A few weeks ago, my good friend from middle school got married. True to Indian culture, her nuptials included a variety of events over a four-day period to celebrate the marriage and union of two families. Being an old friend, I got the privilege of participating in these events. Over the course of the four days, there was:
* Mehndi Party. At the mehndi party, which was held on Thursday before the wedding, all of the women, including the bride to be, get an application of henna in interesting, intricate designs. My friend took two days to get her arms and feet decorated. I got both palms and the top of my left hand. See pictures below.
* Garba dance. On the Friday before the wedding, a celebratory dance occurs to honor the Goddess Durga. At the event, a number of traditional dances occur, where even the men are enthusiastically dancing. There’s a great Wikipedia entry describing in more detail the meaning and importance of the Garba. The slower dance wasn’t too difficult to join; it’s done with everyone circling an alter in a really large circle. Smaller circles break out and either do the same dance or a different variation. This goes on for some time, and picks up speed with the music.
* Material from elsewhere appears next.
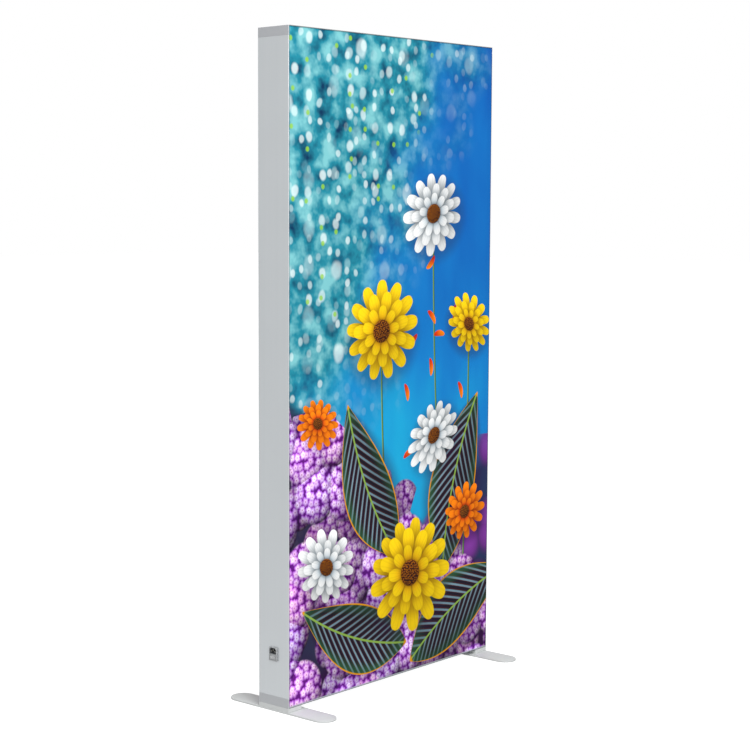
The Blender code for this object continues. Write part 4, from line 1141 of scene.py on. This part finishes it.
def socket_outline(margin):
    """The socket's mouth grown by a margin: a rectangle whose two upper corners are cut off."""
    low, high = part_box("socket_insert")
    half = (high.y - low.y) / 2 - SOCKET_WALL + margin
    middle = (low.z + high.z) / 2
    rise = (high.z - low.z) / 2 - SOCKET_WALL + margin
    lost = SOCKET_CORNER + margin * (2 - math.sqrt(2))
    return [
        (-half, middle - rise),
        (half, middle - rise),
        (half, middle + rise - lost),
        (half - lost, middle + rise),
        (lost - half, middle + rise),
        (-half, middle + rise - lost),
    ]


def inlet_solids(low, high):
    """The flange, and what joins it: the body behind it, and the rims round the socket and the rocker."""
    middle = (low.z + high.z) / 2
    width, height = high.y - low.y, high.z - low.z
    outline = rounded_rectangle((0, middle), width, height, FLANGE_CORNER)
    flange = prism_mesh("inlet_moulding", "X", outline, low.x, low.x + FLANGE_THICKNESS, FLANGE_EDGE)
    body = box_mesh(
        "inlet_body",
        (low.x + FLANGE_THICKNESS - WELD, high.x),
        (BODY_INSET - width / 2, width / 2 - BODY_INSET),
        (low.z + BODY_INSET, high.z - BODY_INSET),
    )
    rim = (low.x - COLLAR_PROUD, low.x + WELD)
    outline = socket_outline(WINDOW_MARGIN + COLLAR_WIDTH)
    collar = prism_mesh("socket_collar", "X", outline, *rim, COLLAR_EDGE)
    sizes = (2 * (WELL_HALF_LENGTH + COLLAR_WIDTH), 2 * (WELL_HALF_WIDTH + COLLAR_WIDTH))
    outline = rounded_rectangle((0, middle_of("rocker_pivot").z), *sizes, COLLAR_WIDTH)
    surround = prism_mesh("rocker_surround", "X", outline, *rim, COLLAR_EDGE)
    return flange, (body, collar, surround)


def inlet_openings(low, high):
    """The socket's window, the rocker's well and the seats of its pivot."""
    axis = middle_of("rocker_pivot")
    front, back = low.x - OVERRUN, high.x + OVERRUN
    window = prism_mesh("socket_window", "X", socket_outline(WINDOW_MARGIN), front, back)
    well = box_mesh(
        "rocker_well",
        (front, axis.x + WELL_FLOOR),
        (-WELL_HALF_LENGTH, WELL_HALF_LENGTH),
        (axis.z - WELL_HALF_WIDTH, axis.z + WELL_HALF_WIDTH),
    )
    reach = WELL_HALF_WIDTH + SEAT_REACH
    ends = (axis.z - reach, axis.z + reach)
    return window, well, rod_mesh("pivot_seats", (axis.x, 0), hole_radius("rocker_pivot"), *ends)


def inlet_mesh():
    """The grey moulding with its openings."""
    low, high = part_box("inlet_housing")
    flange, joined = inlet_solids(low, high)
    tools = [("UNION", mesh) for mesh in joined]
    tools += [("DIFFERENCE", mesh) for mesh in inlet_openings(low, high)]
    return combined(flange, tools)


# Rocker

def rocker_outline():
    """The rocker side-on, as (X from its axis, Y): a shallow V on top, and ends that follow its turn."""
    first, last = math.asin(ROCKER_CREST / ROCKER_RADIUS), -math.asin(ROCKER_SKIRT / ROCKER_RADIUS)
    end = arc((0, 0), ROCKER_RADIUS, first, last - first, ARC_STEPS)
    right = [(up, across) for across, up in end]
    right.append((-ROCKER_HUB, ROCKER_HUB_HALF_WIDTH))
    left = [(up, -across) for up, across in reversed(right)]
    return [(-up, across) for up, across in [(ROCKER_CREASE, 0), *right, *left]]


def rocker_mesh():
    """The rocker, drawn level about its axis, with rounded rims and its bore."""
    half = ROCKER_WIDTH / 2
    reach = half + OVERRUN
    solid = prism_mesh("rocker_button", "Z", rocker_outline(), -half, half, ROCKER_EDGE)
    bore = rod_mesh("rocker_bore", (0, 0), hole_radius("rocker_pivot"), -reach, reach)
    return combined(solid, [("DIFFERENCE", bore)])


def marks_mesh():
    """The on and off marks, a bar and a ring, each laid on its half of the rocker."""
    bar = rounded_rectangle((0, 0), MARK_STROKE, MARK_HEIGHT, MARK_CORNER)
    ring = [circle((0, 0), radius) for radius in (MARK_HEIGHT / 2, MARK_HEIGHT / 2 - MARK_STROKE)]
    shape = bmesh.new()
    for way, loops in ((-1, [bar]), (1, ring)):
        crease = Vector((-ROCKER_CREASE, 0, 0))
        slope = Vector((-math.tan(ROCKER_TILT), way, 0)).normalized()
        outwards = Vector((-math.cos(ROCKER_TILT), way * -math.sin(ROCKER_TILT), 0))
        middle = crease + slope * (ROCKER_HALF_LENGTH * MARK_PLACE_SHARE)
        add_mark(shape, loops, middle, slope, outwards)
    return to_mesh("rocker_marks", shape)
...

The Garba also featured food of Indian fare. Unfortunately, the spicy nature of Indian food, and the fact that I wasn’t quite sure what was in it (or more aptly, if gluten was in it), I wasn’t able to eat much. I did have a little, but not a lot.
* Wedding ceremony. The wedding reception was a very traditional Indian ceremony held on Saturday. My friend was carried down the aisle on lounger, while the groom was shielded by a curtain so he couldn’t see her. Most of the ceremony I didn’t understand, but it was very interesting and beautiful. During the ceremony, ice cream was served! Unfortunately, I wasn’t feel much like eating ice cream. One thing I noticed was the audience would frequently get up and leave or talk to their neighbor. I guess that’s just normal. Another was when my friend’s family handed her a phone. I can only assume it was a call from India, which makes the “interruption” totally make sense. Lastly, the ceremony didn’t seem to have an obvious ending other than people getting up and lining up for lunch.
* Wedding reception. The wedding reception was held the evening of the wedding. Despite the luncheon after the nuptials, the reception included appetizers and drinks, plus a food buffet spread. The banquet hall was beautiful, with a black backdrop of twinkling lights to look like a starry night. The centerpieces on each table featured gorgeous flowers. My friend also had signature drinks. The reception featured the typical speeches, but also featured some traditional dances. Later, after everyone ate, the dance floor opened up for some more American fun.
During my four days of celebrating, I got to wear a variety of outfits, experience a new culture and revel in lasting friendships.
Fashion & Style
Each event required a different outfit, which was for this fashionista, an exciting part of the experience. For the Mendhi Party, I wore this yellow tunic I found at Forever 21 with my khakis. I finished the outfit with gold jewelry: some white/gold circle earrings, gold bangles and a pearl and gold necklace.
For the Garba, we all rented traditional outfits. They included a cutoff tank, full-length skirt and a wrapping scarf. When we arrived, some very nice ladies helped pin our wraps, as we clearly didn’t know what we were doing. I wore long dangling teal earrings, a gold necklace and bangles. Here I am with the bride, who looked amazing!
For both the Mendhi and Garba, I wore these gold beaded sandals that I found at TJ Maxx.
For the wedding, we also rented saris. I found this mint/teal one that was perfect, and one of my favorite shades. I wore a dozen bangles, rhinestone earrings and necklace, an intricate ring and rhinestones in my hair. My shoes were beaded Steve Madden pumps (not pictured).
For the reception, I decided to change into a Western dress for my fourth outfit. Although the sari was beautiful, it was very heavy and I am not used to wearing it. I dug out this red dress that the bride assured me would be appropriate. I wore a long dangling necklace I wrapped around twice, a rhinestone ring and a simple bracelet. My shoes were some black strappy pumps. Here I am again with the bride, also in her fourth outfit.
The entire wedding was a wonderful blend of traditional and modern. The ceremonial traditions were honored, yet the reception was more like American receptions. I know my friend spent months and months, with the help of family and friends, to set the right scene. Here’s our table’s centerpiece.
As I mentioned, I got three henna designs. Here’s the top of my left hand.
the palm of my left hand
palm of right hand
I have known the bride and this core group of friends since middle school. Not all of us were able to make it, but four of us did. It was great to see that we can still get together after all of these years.
In a way, it was like nothing has changed, and at the same time, like we were older too. We have grown up, into individuals, but from the same starting place. It’s amazing and surreal, and a reminder of the timelessness of friendship. I hope that in another 10 years, we’ll still be getting together and sharing in each others’ lives.